We have already started on the right path. The adoption of low-carbon procurement policies, known as Buy Clean legislation, at state and local levels nationwide signals a policy shift toward considering embodied carbon. Potential future policies targeted at incentivizing mass timber construction can come in many forms, including direct tax reductions, density bonuses, code updates, or expedited permit approvals. Large corporations with sustainability goals can further increase the impact of federal, state, and local incentives by using their purchasing power to help grow economies of scale within the mass timber market.
There is already precedent for this as well. For example, Walmart has committed to building its new corporate headquarters using mass timber — a decision that has already spurred the establishment of a new CLT production facility in Arkansas. Adidas recently completed construction of their North American headquarters utilizing CLT panels throughout. Microsoft intends to do the same with its new Silicon Valley campus, which is currently under construction. Other companies, including Apex Clean Energy and First Tech Credit Union, have also chosen to construct their headquarters using mass timber.
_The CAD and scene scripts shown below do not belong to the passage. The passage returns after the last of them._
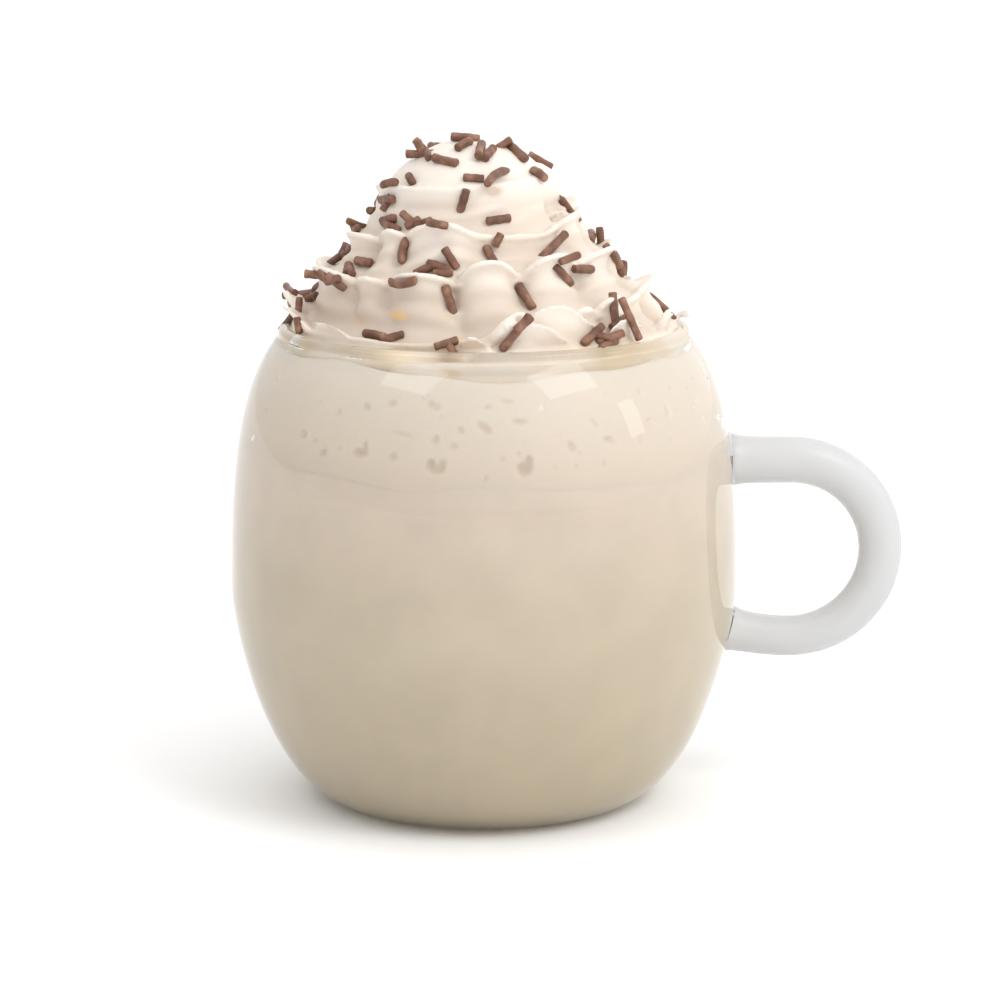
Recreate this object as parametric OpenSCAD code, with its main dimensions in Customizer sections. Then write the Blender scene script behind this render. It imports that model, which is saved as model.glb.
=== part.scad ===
// Hot chocolate in a barrel-shaped glass mug: a one-piece blown glass with a rod handle,
// the drink, the froth that stands on it and a piped swirl of whipped cream.
// Millimetres, +Z up, origin at the centre of the underside; the handle points along +X.

/* [Glass] */
// Height of the mug to the top of its lip
mug_h = 90.5; // [75:0.5:112]
// Outer radius of the lip
rim_r = 38.5; // [32:0.5:43]
// Outer radius of the belly, the widest part
belly_r = 48; // [44:0.5:58]
// Height of the lower end of the belly
belly_z = 40; // [32:0.5:50]
// Radius of the flat underside
foot_r = 26; // [20:0.5:32]
// Thickness of the side wall
wall = 2.0; // [1.2:0.1:3]
// Thickness of the glass under the drink
base_wall = 3.0; // [2:0.1:5]
// Radius of the fire-polished bead round the lip
lip_r = 1.4; // [1:0.1:2]

/* [Glass curves] */
// How far the foot's curve runs outward before it turns up
foot_reach = 15.5; // [8:0.5:18]
// How straight the wall runs below the belly
belly_drop = 5; // [2:0.5:9]
// How straight the wall runs above the belly
belly_rise = 30; // [15:0.5:34]
// Length of the curve that leans in to the lip
shoulder_len = 10; // [5:0.5:14]
// Lean of the wall at the lip, in degrees from upright
lip_lean = 40; // [20:1:50]

/* [Handle] */
// Radius of the glass rod
rod_r = 4.2; // [3:0.1:5]
// Radius of the handle's bend, to the rod's centre
bend_r = 17.1; // [13:0.1:20]
// Distance from the belly to the centre of the bend
bend_out = 10.3; // [8:0.1:16]
// Height of the centre of the bend
bend_z = 47.3; // [40:0.1:52]
// Radius of the flare where the upper end is welded to the wall
flare_r = 5.4; // [4.6:0.1:6]
// Radius of the slow bend that lifts the lower end to the wall
tail_bend_r = 45; // [30:1:80]

/* [Drink] */
// Thickness of the froth
froth_t = 17.5; // [10:0.5:24]
// Gap from the top of the lip down to the surface of the froth
headspace = 5.5; // [4:0.5:10]

/* [Cream] */
// Height of the cream above the lip
cream_h = 34.5; // [24:0.5:44]
// Gap between the cream and the bead of the lip
cream_gap = 0.4; // [0.3:0.1:2]
// How far the lowest ruffle stands out past the middle of the lip
cream_over = 0.4; // [0:0.1:1.2]
// Gap between the froth and the widest part of the lowest ruffle
ruffle_z = 9.5; // [8:0.5:14]
// Rise of the piped rope for each turn
rope_pitch = 7; // [5:0.5:9]
// Depth of the groove between two turns
groove = 4.5; // [1:0.25:5]
// Number of ruffles in a turn
ruffles = 11; // [6:1:16]
// Depth of the notch between two ruffles
notch = 2.4; // [0:0.1:2.5]
// Fullness of the mound, from 0.5 for a dome to 1 for a cone
mound_power = 0.62; // [0.5:0.01:1]

/* [Hidden] */

eps = 0.01;
curve_steps = 22;

// Centre of the lip's bead, on the middle of the wall
lip_mid_r = rim_r - lip_r;
lip_z = mug_h - lip_r;

// Levels inside the mug
surface_z = mug_h - headspace;
froth_z = surface_z - froth_t;

// Handle: the centre of its bend, where its upper end meets the wall, and the turn of its lower end
bend_x = belly_r + bend_out;
weld_x = belly_r - wall;
tail_turn = asin((bend_x - weld_x + rod_r) / tail_bend_r);

// Cream: the widest it may be inside the lip, its top and its widest ruffle
mouth_r = lip_mid_r - lip_r - cream_gap;
cream_top = mug_h + cream_h;
wide_z = surface_z + ruffle_z;
wide_r = lip_mid_r + cream_over;

// Cream: height over which it spreads out above the lip, and the radius of its blunt tip
spread_h = 2;
tip_r = 1;

// Cream: how high on a turn its crest lies, how sharp the crest is and how narrow the notches are
crest_lean = 1.4;
crest_edge = 0.8;
notch_edge = 6;

// Cream: points round each ring, and rings from the froth to the tip
cream_cols = 80;
cream_rows = 48;

// Cubic curve through p[0] and p[3], with p[1] and p[2] as its handles
function bezier(p, t) =
    pow(1 - t, 3) * p[0] + 3 * pow(1 - t, 2) * t * p[1] + 3 * (1 - t) * t * t * p[2] + pow(t, 3) * p[3];

function bezier_slope(p, t) =
    pow(1 - t, 2) * (p[1] - p[0]) + 2 * (1 - t) * t * (p[2] - p[1]) + t * t * (p[3] - p[2]);

// Direction into the glass, square to the curve
function inward(p, t) = let (d = bezier_slope(p, t)) [-d.y, d.x] / norm(d);

function smooth(x) = let (c = min(1, max(0, x))) c * c * (3 - 2 * c);

// Outer wall in two stretches: foot to belly, and belly to lip
lower = [[foot_r, 0], [foot_r + foot_reach, 0], [belly_r, belly_z - belly_drop], [belly_r, belly_z]];
wall_top = [lip_mid_r + wall / 2, lip_z];
upper = [[belly_r, belly_z],
         [belly_r, belly_z + belly_rise],
         wall_top + shoulder_len * [sin(lip_lean), -cos(lip_lean)],
         wall_top];

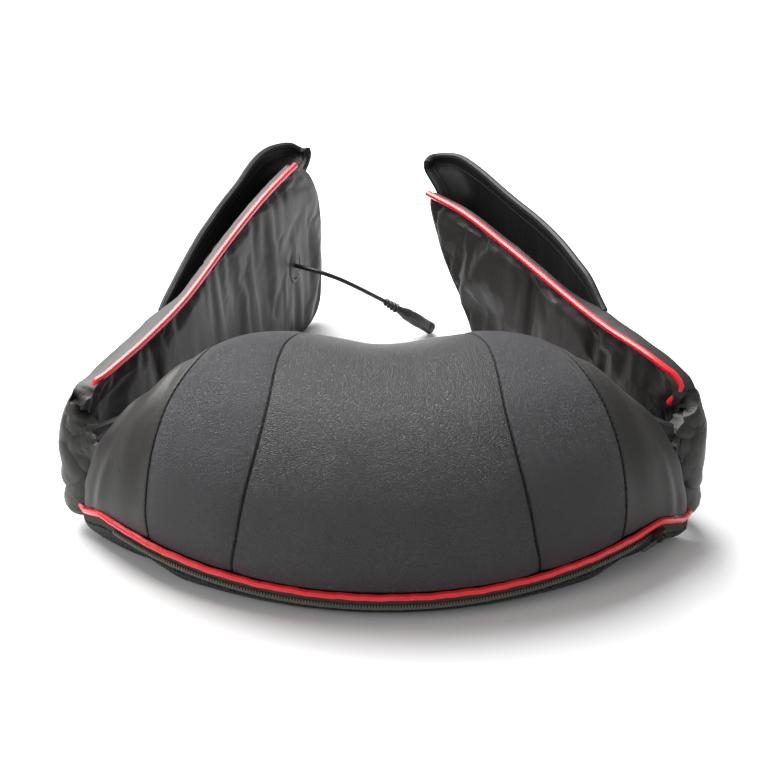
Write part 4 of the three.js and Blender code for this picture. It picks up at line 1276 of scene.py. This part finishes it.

Regardless of which strategies we choose to implement, it’s clear that facilitating the broad adoption of mass timber in America will require government decision-makers, investors, and industry practitioners to join forces to remove the cost, code, and policy obstacles currently standing in its path. Doing so will take significant effort and investment but will be necessary to support the use of mass timber in addressing carbon emissions within the building sector.